[Data entries]
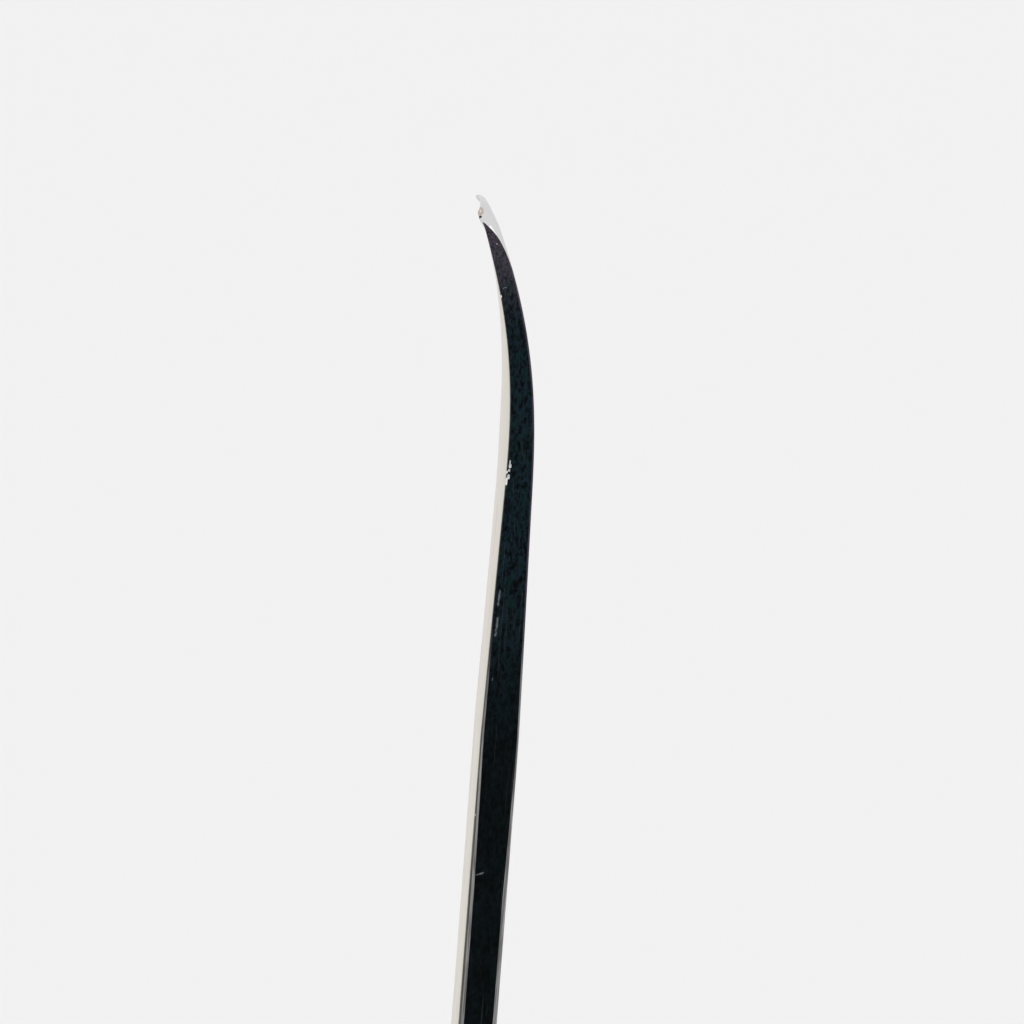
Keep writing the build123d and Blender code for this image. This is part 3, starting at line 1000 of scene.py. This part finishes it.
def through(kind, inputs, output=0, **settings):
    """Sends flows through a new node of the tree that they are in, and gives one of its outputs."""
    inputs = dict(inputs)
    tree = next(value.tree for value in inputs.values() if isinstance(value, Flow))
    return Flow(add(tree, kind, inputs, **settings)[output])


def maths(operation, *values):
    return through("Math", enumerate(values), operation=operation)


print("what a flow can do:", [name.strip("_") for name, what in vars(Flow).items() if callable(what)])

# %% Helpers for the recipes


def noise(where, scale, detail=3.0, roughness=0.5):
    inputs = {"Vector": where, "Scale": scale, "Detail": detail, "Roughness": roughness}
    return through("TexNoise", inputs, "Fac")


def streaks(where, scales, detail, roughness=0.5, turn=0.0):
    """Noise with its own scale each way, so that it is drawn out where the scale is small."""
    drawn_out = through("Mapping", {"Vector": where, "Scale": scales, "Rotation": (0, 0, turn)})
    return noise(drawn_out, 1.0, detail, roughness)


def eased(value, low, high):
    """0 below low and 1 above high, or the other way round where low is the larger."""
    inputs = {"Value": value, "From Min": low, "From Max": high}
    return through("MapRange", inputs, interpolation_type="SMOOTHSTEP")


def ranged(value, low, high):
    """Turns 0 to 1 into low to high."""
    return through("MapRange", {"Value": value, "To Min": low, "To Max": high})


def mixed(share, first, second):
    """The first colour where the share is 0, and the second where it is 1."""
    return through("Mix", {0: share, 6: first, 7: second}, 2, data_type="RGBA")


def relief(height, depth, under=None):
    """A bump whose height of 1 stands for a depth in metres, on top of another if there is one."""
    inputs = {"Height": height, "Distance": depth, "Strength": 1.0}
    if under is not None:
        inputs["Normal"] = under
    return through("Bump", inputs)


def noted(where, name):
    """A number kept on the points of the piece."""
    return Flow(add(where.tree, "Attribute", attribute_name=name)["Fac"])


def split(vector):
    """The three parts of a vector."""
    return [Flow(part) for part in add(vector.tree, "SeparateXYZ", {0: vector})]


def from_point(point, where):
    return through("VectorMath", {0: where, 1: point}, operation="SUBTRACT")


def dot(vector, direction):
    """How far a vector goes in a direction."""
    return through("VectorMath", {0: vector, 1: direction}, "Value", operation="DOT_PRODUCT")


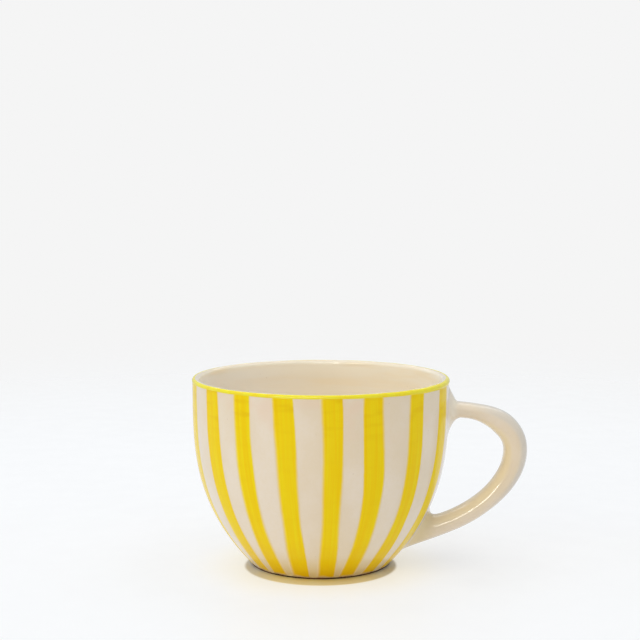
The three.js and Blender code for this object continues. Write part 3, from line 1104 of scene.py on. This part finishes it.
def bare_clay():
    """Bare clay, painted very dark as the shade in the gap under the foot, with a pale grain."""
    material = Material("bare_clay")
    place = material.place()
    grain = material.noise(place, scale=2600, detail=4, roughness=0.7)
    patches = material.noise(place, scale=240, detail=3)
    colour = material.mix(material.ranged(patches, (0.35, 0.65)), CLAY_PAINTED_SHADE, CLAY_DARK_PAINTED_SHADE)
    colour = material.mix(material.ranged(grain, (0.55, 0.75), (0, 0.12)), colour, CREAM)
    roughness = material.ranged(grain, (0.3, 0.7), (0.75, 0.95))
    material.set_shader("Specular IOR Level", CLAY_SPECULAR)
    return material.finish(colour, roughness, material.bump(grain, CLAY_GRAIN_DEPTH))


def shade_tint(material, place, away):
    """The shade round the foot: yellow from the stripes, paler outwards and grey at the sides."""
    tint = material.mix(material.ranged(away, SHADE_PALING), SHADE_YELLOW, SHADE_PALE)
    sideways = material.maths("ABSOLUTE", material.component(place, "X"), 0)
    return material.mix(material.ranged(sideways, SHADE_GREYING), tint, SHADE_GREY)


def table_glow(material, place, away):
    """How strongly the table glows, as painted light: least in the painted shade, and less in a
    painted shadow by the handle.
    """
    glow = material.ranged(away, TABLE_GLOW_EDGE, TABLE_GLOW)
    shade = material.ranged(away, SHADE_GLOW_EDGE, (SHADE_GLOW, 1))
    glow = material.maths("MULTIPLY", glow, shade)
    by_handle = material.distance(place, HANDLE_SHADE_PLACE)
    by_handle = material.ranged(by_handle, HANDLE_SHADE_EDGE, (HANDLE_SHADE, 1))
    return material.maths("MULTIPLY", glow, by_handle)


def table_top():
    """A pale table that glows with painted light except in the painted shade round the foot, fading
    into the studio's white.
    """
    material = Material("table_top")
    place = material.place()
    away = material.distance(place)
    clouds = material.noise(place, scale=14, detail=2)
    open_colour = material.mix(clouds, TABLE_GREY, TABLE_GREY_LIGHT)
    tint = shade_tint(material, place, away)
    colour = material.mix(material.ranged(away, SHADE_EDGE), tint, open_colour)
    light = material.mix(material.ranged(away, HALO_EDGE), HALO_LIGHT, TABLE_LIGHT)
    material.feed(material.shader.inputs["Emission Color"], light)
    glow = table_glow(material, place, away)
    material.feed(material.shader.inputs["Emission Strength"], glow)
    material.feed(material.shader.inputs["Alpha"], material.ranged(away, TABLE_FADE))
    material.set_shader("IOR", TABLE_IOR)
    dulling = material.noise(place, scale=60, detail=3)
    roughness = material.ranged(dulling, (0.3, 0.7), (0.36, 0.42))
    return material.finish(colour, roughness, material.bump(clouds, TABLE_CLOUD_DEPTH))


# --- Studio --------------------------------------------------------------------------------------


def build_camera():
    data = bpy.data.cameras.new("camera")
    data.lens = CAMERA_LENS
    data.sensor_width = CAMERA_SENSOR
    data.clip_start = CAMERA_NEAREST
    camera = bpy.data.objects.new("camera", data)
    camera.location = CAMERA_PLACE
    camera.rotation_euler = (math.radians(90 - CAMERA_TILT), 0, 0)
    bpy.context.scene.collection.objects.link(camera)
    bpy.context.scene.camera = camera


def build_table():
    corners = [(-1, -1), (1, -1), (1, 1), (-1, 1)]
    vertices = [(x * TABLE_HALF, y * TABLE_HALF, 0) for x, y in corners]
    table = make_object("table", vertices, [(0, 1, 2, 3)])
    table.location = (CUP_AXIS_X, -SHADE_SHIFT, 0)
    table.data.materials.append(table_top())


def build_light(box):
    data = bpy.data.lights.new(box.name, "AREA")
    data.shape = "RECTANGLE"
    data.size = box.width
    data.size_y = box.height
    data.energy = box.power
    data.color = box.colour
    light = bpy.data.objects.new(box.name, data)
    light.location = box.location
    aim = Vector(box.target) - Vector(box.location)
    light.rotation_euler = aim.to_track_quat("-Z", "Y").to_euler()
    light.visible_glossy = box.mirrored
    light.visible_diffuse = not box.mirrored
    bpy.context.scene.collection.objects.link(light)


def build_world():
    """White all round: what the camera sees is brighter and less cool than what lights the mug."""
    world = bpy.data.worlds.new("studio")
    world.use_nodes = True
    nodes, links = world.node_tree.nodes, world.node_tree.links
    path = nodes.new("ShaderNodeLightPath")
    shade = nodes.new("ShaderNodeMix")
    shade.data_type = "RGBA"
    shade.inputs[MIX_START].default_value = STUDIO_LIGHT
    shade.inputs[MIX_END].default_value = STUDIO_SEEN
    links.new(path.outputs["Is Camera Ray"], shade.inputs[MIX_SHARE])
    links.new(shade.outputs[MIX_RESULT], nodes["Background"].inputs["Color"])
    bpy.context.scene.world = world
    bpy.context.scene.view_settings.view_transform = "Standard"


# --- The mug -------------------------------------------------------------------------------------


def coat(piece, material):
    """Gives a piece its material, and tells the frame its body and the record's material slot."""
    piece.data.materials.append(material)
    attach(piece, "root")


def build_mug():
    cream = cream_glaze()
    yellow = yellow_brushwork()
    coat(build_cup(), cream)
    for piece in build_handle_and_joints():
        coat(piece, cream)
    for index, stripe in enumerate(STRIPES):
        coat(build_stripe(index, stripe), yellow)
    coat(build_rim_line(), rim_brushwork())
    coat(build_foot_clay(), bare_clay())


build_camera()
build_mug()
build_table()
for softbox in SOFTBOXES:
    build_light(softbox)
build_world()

## Problem description:
Repeat exactly, please, each line from the beginning of the data through the line with "return noise(drawn_out, 1.0, detail, roughness)" in it, and only those lines.

## Exercise response:
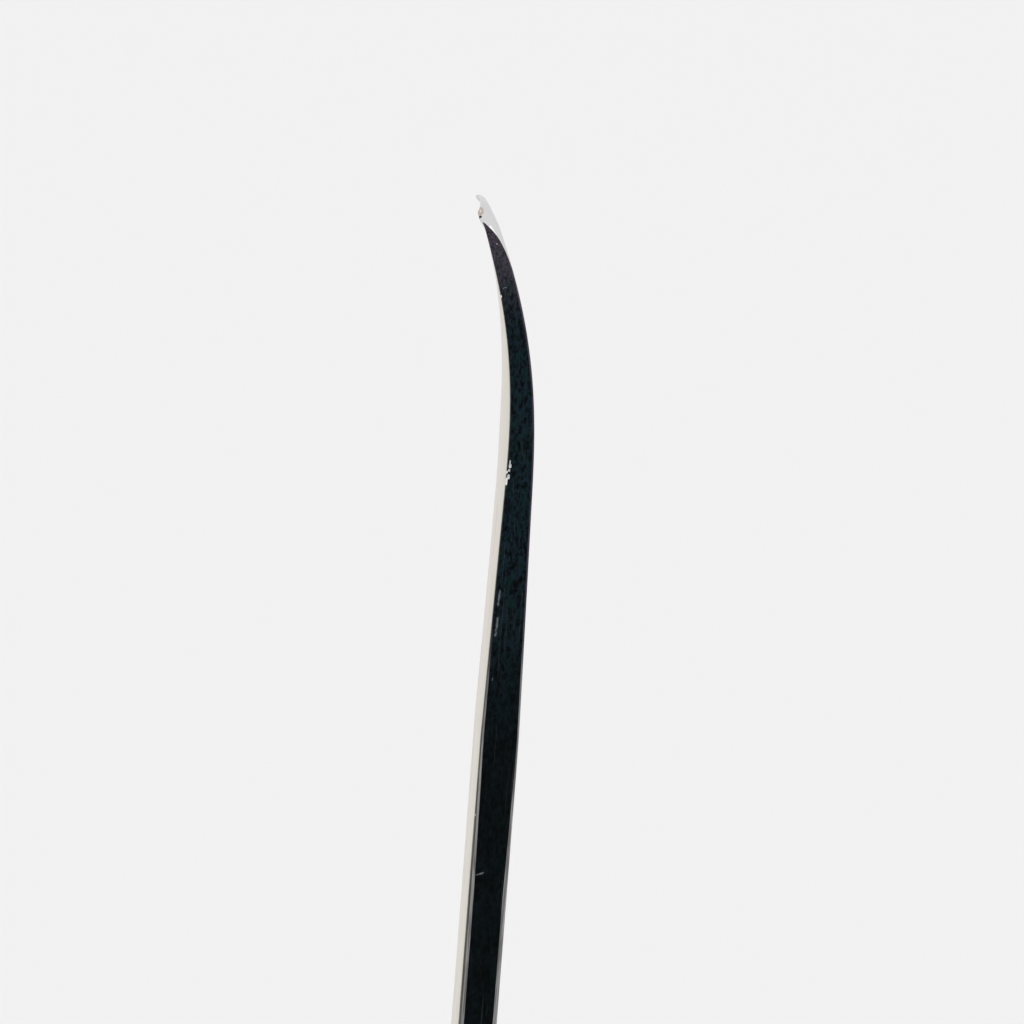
Keep writing the build123d and Blender code for this image. This is part 3, starting at line 1000 of scene.py. This part finishes it.
def through(kind, inputs, output=0, **settings):
    """Sends flows through a new node of the tree that they are in, and gives one of its outputs."""
    inputs = dict(inputs)
    tree = next(value.tree for value in inputs.values() if isinstance(value, Flow))
    return Flow(add(tree, kind, inputs, **settings)[output])


def maths(operation, *values):
    return through("Math", enumerate(values), operation=operation)


print("what a flow can do:", [name.strip("_") for name, what in vars(Flow).items() if callable(what)])

# %% Helpers for the recipes


def noise(where, scale, detail=3.0, roughness=0.5):
    inputs = {"Vector": where, "Scale": scale, "Detail": detail, "Roughness": roughness}
    return through("TexNoise", inputs, "Fac")


def streaks(where, scales, detail, roughness=0.5, turn=0.0):
    """Noise with its own scale each way, so that it is drawn out where the scale is small."""
    drawn_out = through("Mapping", {"Vector": where, "Scale": scales, "Rotation": (0, 0, turn)})
    return noise(drawn_out, 1.0, detail, roughness)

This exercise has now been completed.